[Records with modeling code]
* * * * *

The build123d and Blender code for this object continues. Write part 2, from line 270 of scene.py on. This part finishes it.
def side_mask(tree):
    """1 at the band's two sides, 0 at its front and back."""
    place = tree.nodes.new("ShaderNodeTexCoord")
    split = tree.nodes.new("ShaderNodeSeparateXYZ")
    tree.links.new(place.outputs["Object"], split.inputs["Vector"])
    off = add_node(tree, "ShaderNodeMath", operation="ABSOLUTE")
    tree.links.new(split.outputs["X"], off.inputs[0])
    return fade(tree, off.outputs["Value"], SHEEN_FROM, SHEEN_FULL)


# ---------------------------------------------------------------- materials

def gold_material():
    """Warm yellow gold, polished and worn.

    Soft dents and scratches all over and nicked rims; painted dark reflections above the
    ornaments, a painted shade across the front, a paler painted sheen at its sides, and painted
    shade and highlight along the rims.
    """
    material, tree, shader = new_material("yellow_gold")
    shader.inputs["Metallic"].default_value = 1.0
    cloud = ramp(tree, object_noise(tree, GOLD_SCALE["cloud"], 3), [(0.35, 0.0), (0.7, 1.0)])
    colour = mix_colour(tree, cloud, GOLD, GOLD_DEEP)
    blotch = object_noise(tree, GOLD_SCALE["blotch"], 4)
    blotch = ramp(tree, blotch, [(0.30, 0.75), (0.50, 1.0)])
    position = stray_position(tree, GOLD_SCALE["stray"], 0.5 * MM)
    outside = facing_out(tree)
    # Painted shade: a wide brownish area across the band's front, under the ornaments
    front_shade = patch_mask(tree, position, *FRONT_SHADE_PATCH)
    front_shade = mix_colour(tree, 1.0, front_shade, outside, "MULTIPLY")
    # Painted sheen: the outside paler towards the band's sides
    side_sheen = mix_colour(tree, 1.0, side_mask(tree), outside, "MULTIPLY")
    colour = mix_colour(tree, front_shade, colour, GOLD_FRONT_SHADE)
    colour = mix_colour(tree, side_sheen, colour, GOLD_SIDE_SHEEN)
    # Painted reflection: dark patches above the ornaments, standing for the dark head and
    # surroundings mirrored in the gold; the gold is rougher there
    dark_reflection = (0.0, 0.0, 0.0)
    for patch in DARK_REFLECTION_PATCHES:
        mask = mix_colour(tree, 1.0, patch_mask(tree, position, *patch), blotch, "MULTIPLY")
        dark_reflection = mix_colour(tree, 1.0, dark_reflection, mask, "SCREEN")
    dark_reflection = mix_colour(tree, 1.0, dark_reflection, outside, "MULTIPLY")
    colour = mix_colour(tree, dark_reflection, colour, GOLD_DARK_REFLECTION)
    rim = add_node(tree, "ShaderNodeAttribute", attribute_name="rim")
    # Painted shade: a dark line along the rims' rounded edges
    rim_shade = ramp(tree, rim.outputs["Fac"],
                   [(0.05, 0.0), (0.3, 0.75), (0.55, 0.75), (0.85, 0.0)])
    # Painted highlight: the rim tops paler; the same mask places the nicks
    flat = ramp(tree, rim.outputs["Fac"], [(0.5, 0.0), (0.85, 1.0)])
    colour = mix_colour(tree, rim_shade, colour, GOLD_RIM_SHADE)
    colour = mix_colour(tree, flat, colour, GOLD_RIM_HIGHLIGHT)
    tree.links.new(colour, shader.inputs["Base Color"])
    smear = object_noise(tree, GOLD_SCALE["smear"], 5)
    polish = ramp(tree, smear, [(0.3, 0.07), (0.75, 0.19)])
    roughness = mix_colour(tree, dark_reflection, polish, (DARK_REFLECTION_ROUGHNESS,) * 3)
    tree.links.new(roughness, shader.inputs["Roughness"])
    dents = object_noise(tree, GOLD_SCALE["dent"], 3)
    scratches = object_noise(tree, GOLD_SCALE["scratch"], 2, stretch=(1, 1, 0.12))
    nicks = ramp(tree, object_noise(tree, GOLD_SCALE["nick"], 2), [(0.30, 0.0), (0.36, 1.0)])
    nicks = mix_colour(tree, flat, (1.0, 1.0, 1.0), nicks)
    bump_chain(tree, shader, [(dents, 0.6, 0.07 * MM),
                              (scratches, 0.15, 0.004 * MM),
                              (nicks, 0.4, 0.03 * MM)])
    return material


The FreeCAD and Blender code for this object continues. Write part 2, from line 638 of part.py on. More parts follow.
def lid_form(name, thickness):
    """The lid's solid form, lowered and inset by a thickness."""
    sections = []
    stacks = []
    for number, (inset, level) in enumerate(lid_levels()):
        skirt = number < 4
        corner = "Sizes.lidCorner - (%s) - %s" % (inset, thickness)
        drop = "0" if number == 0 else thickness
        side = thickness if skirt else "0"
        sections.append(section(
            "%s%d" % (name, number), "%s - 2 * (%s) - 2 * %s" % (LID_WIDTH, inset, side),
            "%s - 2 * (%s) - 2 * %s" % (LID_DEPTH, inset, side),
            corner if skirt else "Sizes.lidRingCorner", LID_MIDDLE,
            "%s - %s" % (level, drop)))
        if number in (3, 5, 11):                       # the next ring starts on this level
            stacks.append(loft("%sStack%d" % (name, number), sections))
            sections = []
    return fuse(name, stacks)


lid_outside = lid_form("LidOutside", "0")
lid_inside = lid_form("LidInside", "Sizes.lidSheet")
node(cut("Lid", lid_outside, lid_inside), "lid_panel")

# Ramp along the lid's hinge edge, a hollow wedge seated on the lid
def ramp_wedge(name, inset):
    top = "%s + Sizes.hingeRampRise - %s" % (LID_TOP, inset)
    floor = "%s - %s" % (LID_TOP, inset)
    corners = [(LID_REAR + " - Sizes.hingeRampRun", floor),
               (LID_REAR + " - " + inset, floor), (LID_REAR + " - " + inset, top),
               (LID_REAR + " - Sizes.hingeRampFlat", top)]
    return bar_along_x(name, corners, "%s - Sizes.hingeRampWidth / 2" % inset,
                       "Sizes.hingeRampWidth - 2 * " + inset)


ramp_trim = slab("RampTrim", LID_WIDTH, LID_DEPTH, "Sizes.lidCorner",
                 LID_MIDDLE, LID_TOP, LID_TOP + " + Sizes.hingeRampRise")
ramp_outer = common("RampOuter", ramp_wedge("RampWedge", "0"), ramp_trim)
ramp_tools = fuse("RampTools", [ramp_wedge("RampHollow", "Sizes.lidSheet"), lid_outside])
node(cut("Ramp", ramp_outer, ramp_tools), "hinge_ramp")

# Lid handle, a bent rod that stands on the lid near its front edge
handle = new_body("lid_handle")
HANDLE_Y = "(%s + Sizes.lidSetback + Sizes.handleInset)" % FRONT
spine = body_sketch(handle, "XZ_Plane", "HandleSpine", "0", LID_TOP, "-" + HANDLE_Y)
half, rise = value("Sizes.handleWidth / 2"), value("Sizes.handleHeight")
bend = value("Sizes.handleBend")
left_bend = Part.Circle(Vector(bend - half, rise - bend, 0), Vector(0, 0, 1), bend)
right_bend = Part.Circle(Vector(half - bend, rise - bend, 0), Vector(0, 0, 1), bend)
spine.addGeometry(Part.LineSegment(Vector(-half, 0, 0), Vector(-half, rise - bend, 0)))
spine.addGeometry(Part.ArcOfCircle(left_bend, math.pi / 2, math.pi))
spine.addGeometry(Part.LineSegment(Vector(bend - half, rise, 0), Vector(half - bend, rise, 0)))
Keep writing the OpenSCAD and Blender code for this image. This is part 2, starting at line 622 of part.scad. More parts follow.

* * * * *

**Exercise directions**: Scan the records for the string "Blender". Copy each line in which it appears.

**Solution**:
The build123d and Blender code for this object continues. Write part 2, from line 270 of scene.py on. This part finishes it.
The FreeCAD and Blender code for this object continues. Write part 2, from line 638 of part.py on. More parts follow.
Keep writing the OpenSCAD and Blender code for this image. This is part 2, starting at line 622 of part.scad. More parts follow.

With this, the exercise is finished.